Las crisis provocan que se activen, a veces de manera sorprendente, procesos de cambio en organismos e instituciones. Esto puede valorarse como positivo, pero también es cierto que en las crisis se pone en juego su estabilidad, factor que ningún político o gestor debe ignorar, mucho menos si quiere acometer reformas con éxito.
La aceleración de los cambios bajo condiciones de crisis también presenta otro desafío: muchas medidas se operan precipitadamente, excluyendo el debate y la participación democrática en torno a ellas y generando costes e ineficiencias que podrían haberse evitado «viendo las cosas venir».
Existen políticos, gestores e intelectuales a los que les incomoda hablar de «lo viejo» y «del futuro lejano» pues consideran que lo más práctico es atenerse al presente, al «aquí y ahora». Este presentismo solo aparenta ser más práctico, y puede que a veces lo sea, pero no por ello siempre es más útil.
Muchos problemas sociales y organizacionales son complejos; encontrar la mejor respuesta posible exige tiempo y esfuerzo intelectual para comprender su origen y su evolución.

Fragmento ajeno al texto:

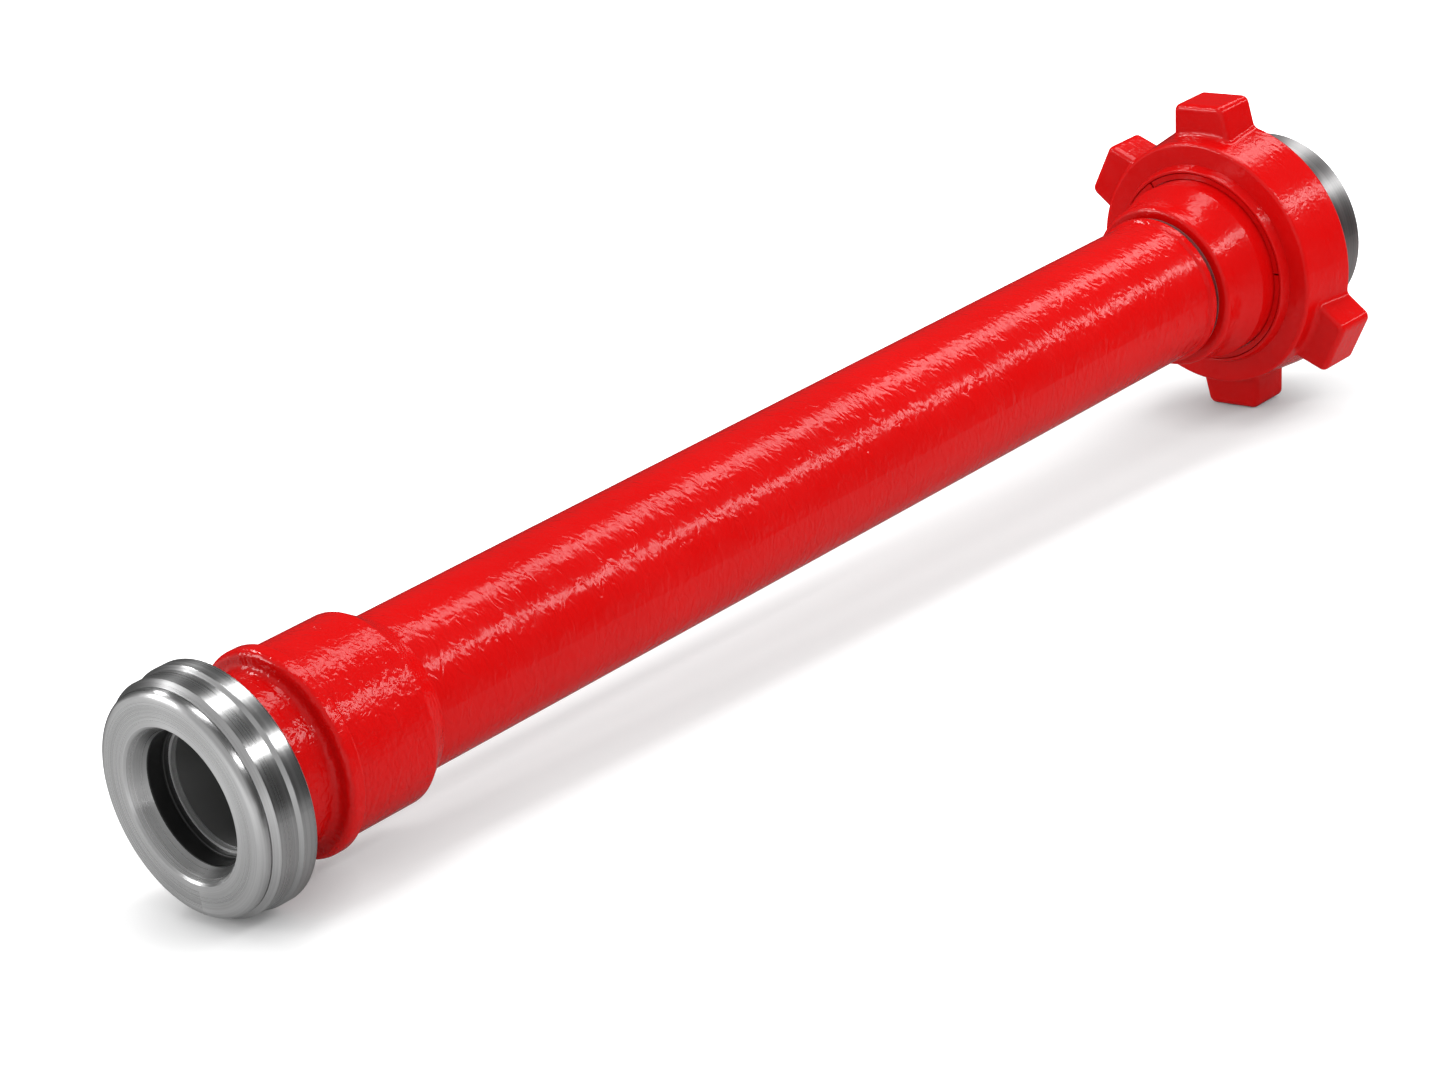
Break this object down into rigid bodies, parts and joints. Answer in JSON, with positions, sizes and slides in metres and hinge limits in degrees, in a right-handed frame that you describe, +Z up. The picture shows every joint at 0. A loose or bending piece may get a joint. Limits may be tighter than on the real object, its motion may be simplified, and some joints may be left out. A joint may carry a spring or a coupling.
{
  "type": "high-pressure straight pipe",
  "caption": "Thick-walled straight pipe with a plain female union sub at one end and a male sub with a loose hammer nut at the other",
  "frame": {"origin": "on the ground under the middle of the whole length, as the pipe lies at rest", "axes": "+Y along the pipe from the female face towards the nut, level; +X to the right seen from the female end; +Z up. The pipe's own axis climbs a little towards the nut, because it lies on the rim of the female sub and on the lowest lug"},
  "size_m": [0.1854, 0.9334, 0.1998],
  "materials": {
    "red_paint": "glossy red enamel over forged steel; the face, ring and head are bare turned steel",
    "segment_paint": "red enamel over steel, darker between the nut and the barrel",
    "bare_steel": "turned steel",
    "spring_steel": "dark spring steel",
    "black_rubber": "smooth black nitrile rubber"
  },
  "bodies": {
    "pipe_run": {"pipe": "red_paint", "female_sub": "red_paint", "male_sub": "red_paint", "seal_ring": "black_rubber", "anti_extrusion_ring": "bare_steel"},
    "segment_set": {"nut_segment_1": "segment_paint", "nut_segment_2": "segment_paint", "nut_segment_3": "segment_paint", "retainer_ring": "spring_steel"},
    "hammer_nut": {"wing_nut": "red_paint"}
  },
  "joints": [
    {"name": "nut_slide", "type": "slide", "parent": "pipe_run", "child": "segment_set", "axis": [0, 0.9992, 0.0398], "range_m": [-0.7591, 0.0283]},
    {"name": "nut_turn", "type": "hinge", "parent": "segment_set", "child": "hammer_nut", "pos_m": [0, 0.39135, 0.09964], "axis": [0, 0.9992, 0.0398], "continuous": true}
  ]
}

Además, a las grandes cuestiones sólo se les puede dar respuesta en procesos proyectados hacia el futuro a corto, medio y largo plazo, creando, progresivamente, condiciones que no existen.
De ahí la importancia del estudio, la reflexión y el debate sobre los cambios sociales y organizacionales mucho antes de que se produzcan las crisis, o las «ventanas de oportunidad», que aceleran su transformación.
Anticiparse contribuye a que los procesos puedan ser más democráticos, eficaces y eficientes, aunque las reformas tarden en implementarse. En esto las trabajadoras y los trabajadores intelectuales tenemos un importante papel que desempeñar.